Each processor identified herein may be, but is not limited to, a single-processor or multi-processor system of any of a wide array of possible architectures, including field programmable gate array (FPGA), central processing unit (CPU), application specific integrated circuits (ASIC), digital signal processor (DSP) or graphics processing unit (GPU) hardware arranged homogenously or heterogeneously. The memory identified herein may be but is not limited to a random access memory (RAM), read only memory (ROM), or other electronic, optical, magnetic or any other computer readable medium. Embodiments can be in the form of processor-implemented processes and devices for practicing those processes, such as processor.

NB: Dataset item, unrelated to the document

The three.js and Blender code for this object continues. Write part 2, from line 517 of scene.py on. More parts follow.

Embodiments can also be in the form of computer code based modules, e.g., computer program code (e.g., computer program product) containing instructions embodied in tangible media (e.g., non-transitory computer readable medium), such as floppy diskettes, CD ROMs, hard drives, on processor registers as firmware, or any other non-transitory computer readable medium, wherein, when the computer program code is loaded into and executed by a computer, the computer becomes a device for practicing the embodiments. Embodiments can also be in the form of computer program code, for example, whether stored in a storage medium, loaded into and/or executed by a computer, or transmitted over some transmission medium, loaded into and/or executed by a computer, or transmitted over some transmission medium, such as over electrical wiring or cabling, through fiber optics, or via electromagnetic radiation, wherein, when the computer program code is loaded into and executed by a computer, the computer becomes a device for practicing the exemplary embodiments. When implemented on a general-purpose microprocessor, the computer program code segments configure the microprocessor to create specific logic circuits.

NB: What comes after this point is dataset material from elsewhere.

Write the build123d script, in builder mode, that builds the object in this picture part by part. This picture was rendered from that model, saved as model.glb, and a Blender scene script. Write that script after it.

The terminology used herein is for the purpose of describing particular embodiments only and is not intended to be limiting of the present disclosure. The term “about” is intended to include the degree of error associated with measurement of the particular quantity and/or manufacturing tolerances based upon the equipment available at the time of filing the application. As used herein, the singular forms “a”, “an” and “the” are intended to include the plural forms as well, unless the context clearly indicates otherwise. It will be further understood that the terms “comprises” and/or “comprising,” when used in this specification, specify the presence of stated features, integers, steps, operations, elements, and/or components, but do not preclude the presence or addition of one or more other features, integers, steps, operations, element components, and/or groups thereof.